◆ **DIRECTIVE**: The data below needs to be returned exactly, line for line.

◆ **A run of records**:
☆ ☆ ☆ ☆

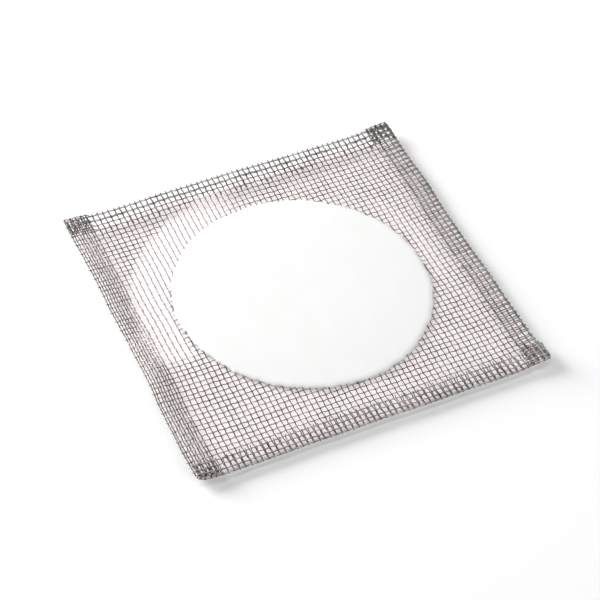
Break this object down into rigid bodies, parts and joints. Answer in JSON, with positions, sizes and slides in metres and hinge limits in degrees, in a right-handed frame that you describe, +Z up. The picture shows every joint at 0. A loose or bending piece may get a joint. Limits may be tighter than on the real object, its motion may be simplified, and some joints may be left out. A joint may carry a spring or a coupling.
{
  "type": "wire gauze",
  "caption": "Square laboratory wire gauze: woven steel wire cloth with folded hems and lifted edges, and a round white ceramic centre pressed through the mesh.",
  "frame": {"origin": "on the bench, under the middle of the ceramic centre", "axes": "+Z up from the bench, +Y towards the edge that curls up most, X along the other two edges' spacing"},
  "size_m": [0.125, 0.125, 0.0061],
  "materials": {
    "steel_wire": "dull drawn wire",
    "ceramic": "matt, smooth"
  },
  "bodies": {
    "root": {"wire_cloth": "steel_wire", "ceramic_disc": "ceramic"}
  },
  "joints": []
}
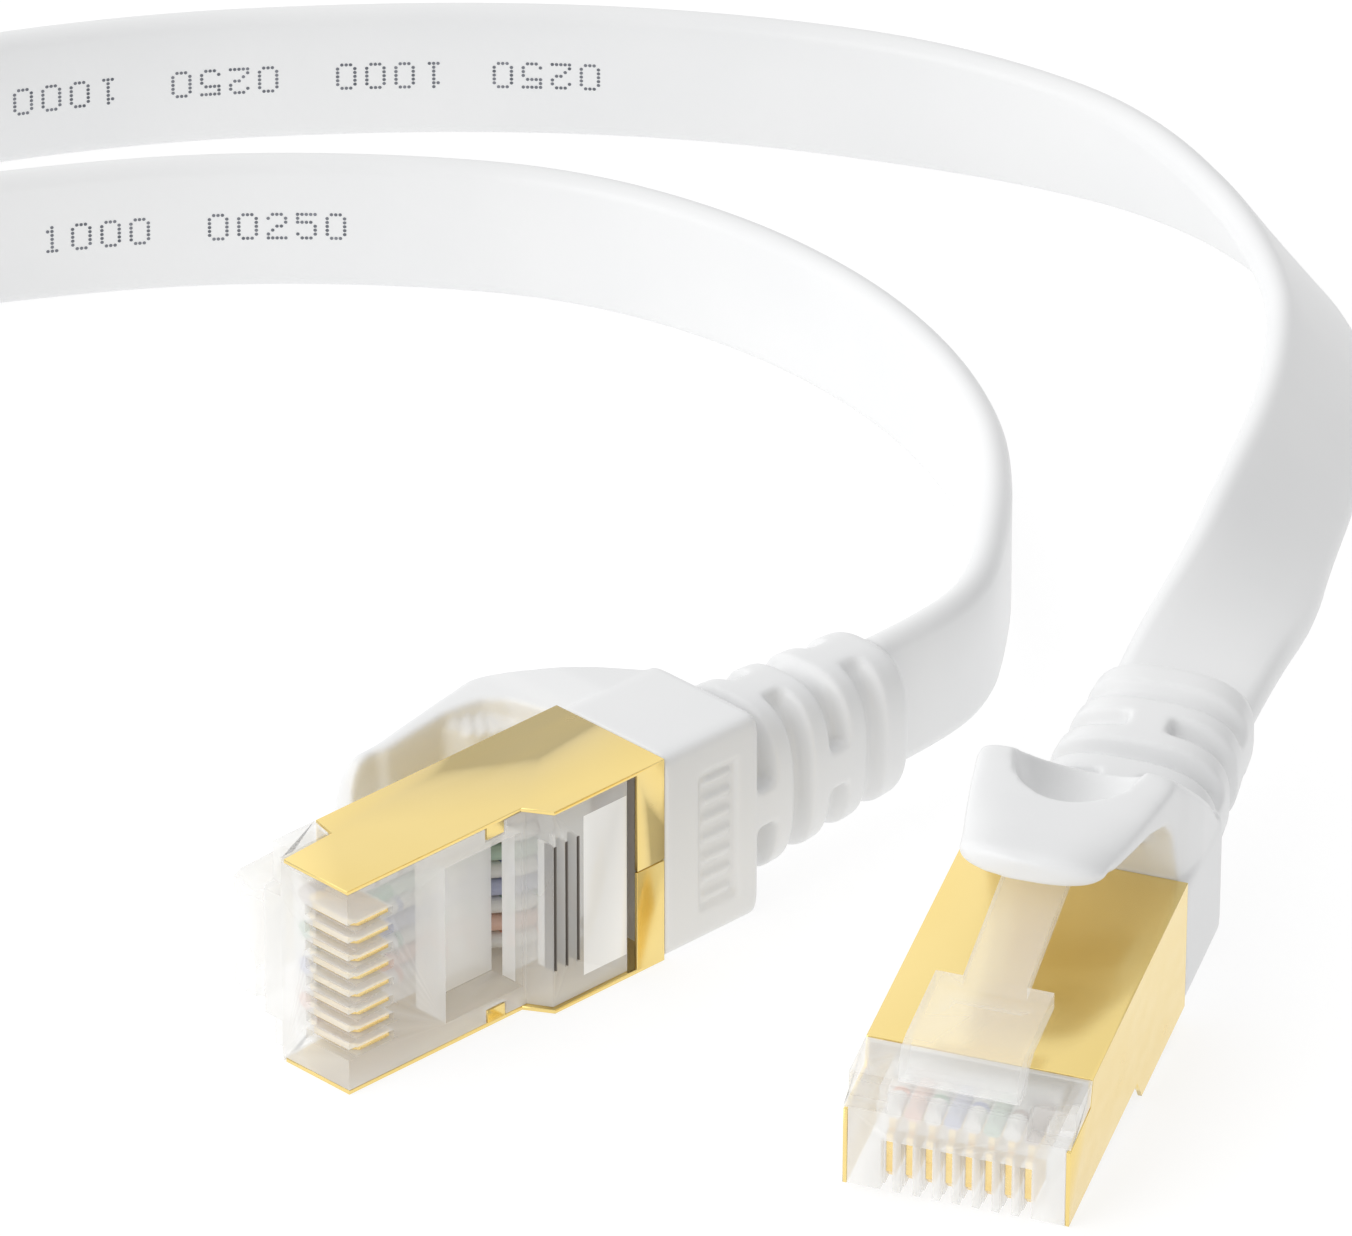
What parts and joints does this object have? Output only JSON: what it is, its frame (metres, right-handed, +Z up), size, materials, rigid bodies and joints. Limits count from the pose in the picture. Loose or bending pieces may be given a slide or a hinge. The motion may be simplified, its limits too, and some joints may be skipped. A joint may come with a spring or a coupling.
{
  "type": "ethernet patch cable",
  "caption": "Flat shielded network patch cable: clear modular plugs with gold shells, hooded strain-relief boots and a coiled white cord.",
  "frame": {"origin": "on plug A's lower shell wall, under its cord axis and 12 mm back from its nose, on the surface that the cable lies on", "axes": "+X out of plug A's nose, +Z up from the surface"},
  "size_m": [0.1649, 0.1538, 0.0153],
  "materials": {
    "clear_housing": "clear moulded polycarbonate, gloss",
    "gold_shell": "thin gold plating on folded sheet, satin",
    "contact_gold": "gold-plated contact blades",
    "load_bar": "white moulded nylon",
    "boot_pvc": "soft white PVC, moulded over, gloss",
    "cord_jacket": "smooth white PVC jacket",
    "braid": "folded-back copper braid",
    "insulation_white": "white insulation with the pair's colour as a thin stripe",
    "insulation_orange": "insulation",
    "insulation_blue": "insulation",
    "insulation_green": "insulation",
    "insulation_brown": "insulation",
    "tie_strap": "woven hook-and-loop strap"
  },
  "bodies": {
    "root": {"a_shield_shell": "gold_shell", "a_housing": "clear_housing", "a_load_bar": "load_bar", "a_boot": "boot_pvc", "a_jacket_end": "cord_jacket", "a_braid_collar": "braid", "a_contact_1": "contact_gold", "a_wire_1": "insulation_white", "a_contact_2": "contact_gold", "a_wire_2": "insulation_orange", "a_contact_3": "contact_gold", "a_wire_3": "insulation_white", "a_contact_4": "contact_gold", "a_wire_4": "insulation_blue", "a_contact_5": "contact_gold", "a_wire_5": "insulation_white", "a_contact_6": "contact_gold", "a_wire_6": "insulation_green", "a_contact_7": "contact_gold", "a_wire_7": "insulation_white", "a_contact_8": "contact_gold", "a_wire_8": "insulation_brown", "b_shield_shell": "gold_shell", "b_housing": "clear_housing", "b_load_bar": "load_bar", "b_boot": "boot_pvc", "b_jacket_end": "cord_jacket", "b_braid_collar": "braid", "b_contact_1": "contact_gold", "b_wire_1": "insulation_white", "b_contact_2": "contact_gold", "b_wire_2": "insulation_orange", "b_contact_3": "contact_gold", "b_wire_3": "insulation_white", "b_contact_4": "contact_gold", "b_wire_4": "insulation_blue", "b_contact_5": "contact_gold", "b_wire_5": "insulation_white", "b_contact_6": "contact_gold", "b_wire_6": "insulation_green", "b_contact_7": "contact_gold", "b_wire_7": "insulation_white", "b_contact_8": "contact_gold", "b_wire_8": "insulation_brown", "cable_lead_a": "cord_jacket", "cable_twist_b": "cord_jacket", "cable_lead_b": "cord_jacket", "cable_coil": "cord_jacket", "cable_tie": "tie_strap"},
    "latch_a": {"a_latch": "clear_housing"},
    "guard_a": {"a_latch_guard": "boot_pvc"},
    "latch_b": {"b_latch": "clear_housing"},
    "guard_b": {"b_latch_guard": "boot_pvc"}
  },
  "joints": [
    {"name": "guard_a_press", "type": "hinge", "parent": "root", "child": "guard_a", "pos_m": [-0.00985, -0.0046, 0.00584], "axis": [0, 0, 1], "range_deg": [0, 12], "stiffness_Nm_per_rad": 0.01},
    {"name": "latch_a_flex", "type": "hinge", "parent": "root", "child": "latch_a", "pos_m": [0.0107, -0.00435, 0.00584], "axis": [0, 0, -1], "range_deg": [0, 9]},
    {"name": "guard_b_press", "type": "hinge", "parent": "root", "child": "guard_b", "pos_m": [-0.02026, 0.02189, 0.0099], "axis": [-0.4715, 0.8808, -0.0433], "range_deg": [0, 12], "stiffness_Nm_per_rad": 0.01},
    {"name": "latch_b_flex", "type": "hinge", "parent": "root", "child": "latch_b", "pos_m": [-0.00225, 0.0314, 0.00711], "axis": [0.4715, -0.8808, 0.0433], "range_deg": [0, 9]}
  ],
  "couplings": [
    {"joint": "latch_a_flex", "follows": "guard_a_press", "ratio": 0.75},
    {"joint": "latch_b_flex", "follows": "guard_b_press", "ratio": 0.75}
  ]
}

☆ ☆ ☆ ☆

◆ **FULL SOLUTION**:
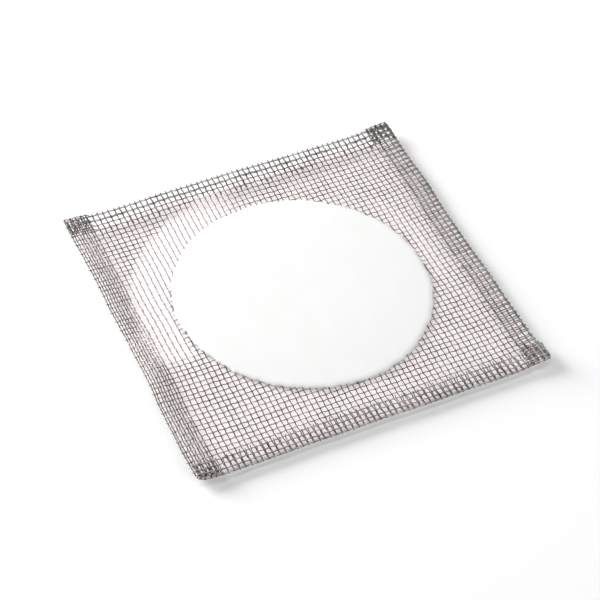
Break this object down into rigid bodies, parts and joints. Answer in JSON, with positions, sizes and slides in metres and hinge limits in degrees, in a right-handed frame that you describe, +Z up. The picture shows every joint at 0. A loose or bending piece may get a joint. Limits may be tighter than on the real object, its motion may be simplified, and some joints may be left out. A joint may carry a spring or a coupling.
{
  "type": "wire gauze",
  "caption": "Square laboratory wire gauze: woven steel wire cloth with folded hems and lifted edges, and a round white ceramic centre pressed through the mesh.",
  "frame": {"origin": "on the bench, under the middle of the ceramic centre", "axes": "+Z up from the bench, +Y towards the edge that curls up most, X along the other two edges' spacing"},
  "size_m": [0.125, 0.125, 0.0061],
  "materials": {
    "steel_wire": "dull drawn wire",
    "ceramic": "matt, smooth"
  },
  "bodies": {
    "root": {"wire_cloth": "steel_wire", "ceramic_disc": "ceramic"}
  },
  "joints": []
}
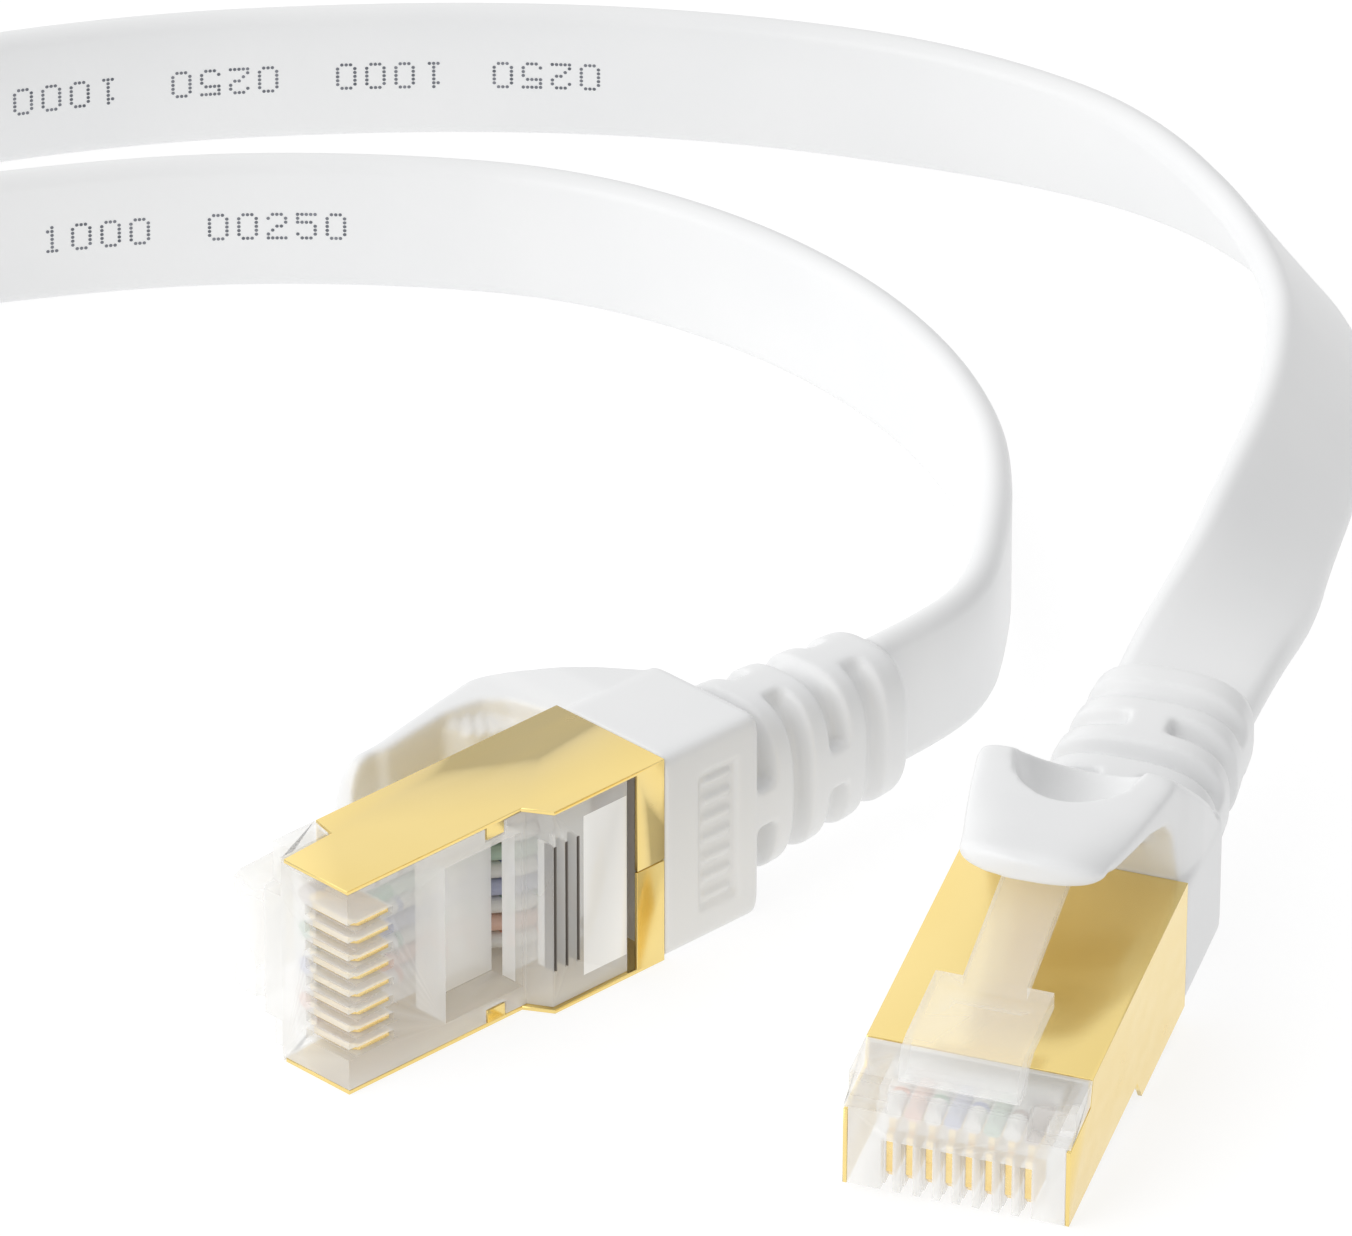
What parts and joints does this object have? Output only JSON: what it is, its frame (metres, right-handed, +Z up), size, materials, rigid bodies and joints. Limits count from the pose in the picture. Loose or bending pieces may be given a slide or a hinge. The motion may be simplified, its limits too, and some joints may be skipped. A joint may come with a spring or a coupling.
{
  "type": "ethernet patch cable",
  "caption": "Flat shielded network patch cable: clear modular plugs with gold shells, hooded strain-relief boots and a coiled white cord.",
  "frame": {"origin": "on plug A's lower shell wall, under its cord axis and 12 mm back from its nose, on the surface that the cable lies on", "axes": "+X out of plug A's nose, +Z up from the surface"},
  "size_m": [0.1649, 0.1538, 0.0153],
  "materials": {
    "clear_housing": "clear moulded polycarbonate, gloss",
    "gold_shell": "thin gold plating on folded sheet, satin",
    "contact_gold": "gold-plated contact blades",
    "load_bar": "white moulded nylon",
    "boot_pvc": "soft white PVC, moulded over, gloss",
    "cord_jacket": "smooth white PVC jacket",
    "braid": "folded-back copper braid",
    "insulation_white": "white insulation with the pair's colour as a thin stripe",
    "insulation_orange": "insulation",
    "insulation_blue": "insulation",
    "insulation_green": "insulation",
    "insulation_brown": "insulation",
    "tie_strap": "woven hook-and-loop strap"
  },
  "bodies": {
    "root": {"a_shield_shell": "gold_shell", "a_housing": "clear_housing", "a_load_bar": "load_bar", "a_boot": "boot_pvc", "a_jacket_end": "cord_jacket", "a_braid_collar": "braid", "a_contact_1": "contact_gold", "a_wire_1": "insulation_white", "a_contact_2": "contact_gold", "a_wire_2": "insulation_orange", "a_contact_3": "contact_gold", "a_wire_3": "insulation_white", "a_contact_4": "contact_gold", "a_wire_4": "insulation_blue", "a_contact_5": "contact_gold", "a_wire_5": "insulation_white", "a_contact_6": "contact_gold", "a_wire_6": "insulation_green", "a_contact_7": "contact_gold", "a_wire_7": "insulation_white", "a_contact_8": "contact_gold", "a_wire_8": "insulation_brown", "b_shield_shell": "gold_shell", "b_housing": "clear_housing", "b_load_bar": "load_bar", "b_boot": "boot_pvc", "b_jacket_end": "cord_jacket", "b_braid_collar": "braid", "b_contact_1": "contact_gold", "b_wire_1": "insulation_white", "b_contact_2": "contact_gold", "b_wire_2": "insulation_orange", "b_contact_3": "contact_gold", "b_wire_3": "insulation_white", "b_contact_4": "contact_gold", "b_wire_4": "insulation_blue", "b_contact_5": "contact_gold", "b_wire_5": "insulation_white", "b_contact_6": "contact_gold", "b_wire_6": "insulation_green", "b_contact_7": "contact_gold", "b_wire_7": "insulation_white", "b_contact_8": "contact_gold", "b_wire_8": "insulation_brown", "cable_lead_a": "cord_jacket", "cable_twist_b": "cord_jacket", "cable_lead_b": "cord_jacket", "cable_coil": "cord_jacket", "cable_tie": "tie_strap"},
    "latch_a": {"a_latch": "clear_housing"},
    "guard_a": {"a_latch_guard": "boot_pvc"},
    "latch_b": {"b_latch": "clear_housing"},
    "guard_b": {"b_latch_guard": "boot_pvc"}
  },
  "joints": [
    {"name": "guard_a_press", "type": "hinge", "parent": "root", "child": "guard_a", "pos_m": [-0.00985, -0.0046, 0.00584], "axis": [0, 0, 1], "range_deg": [0, 12], "stiffness_Nm_per_rad": 0.01},
    {"name": "latch_a_flex", "type": "hinge", "parent": "root", "child": "latch_a", "pos_m": [0.0107, -0.00435, 0.00584], "axis": [0, 0, -1], "range_deg": [0, 9]},
    {"name": "guard_b_press", "type": "hinge", "parent": "root", "child": "guard_b", "pos_m": [-0.02026, 0.02189, 0.0099], "axis": [-0.4715, 0.8808, -0.0433], "range_deg": [0, 12], "stiffness_Nm_per_rad": 0.01},
    {"name": "latch_b_flex", "type": "hinge", "parent": "root", "child": "latch_b", "pos_m": [-0.00225, 0.0314, 0.00711], "axis": [0.4715, -0.8808, 0.0433], "range_deg": [0, 9]}
  ],
  "couplings": [
    {"joint": "latch_a_flex", "follows": "guard_a_press", "ratio": 0.75},
    {"joint": "latch_b_flex", "follows": "guard_b_press", "ratio": 0.75}
  ]
}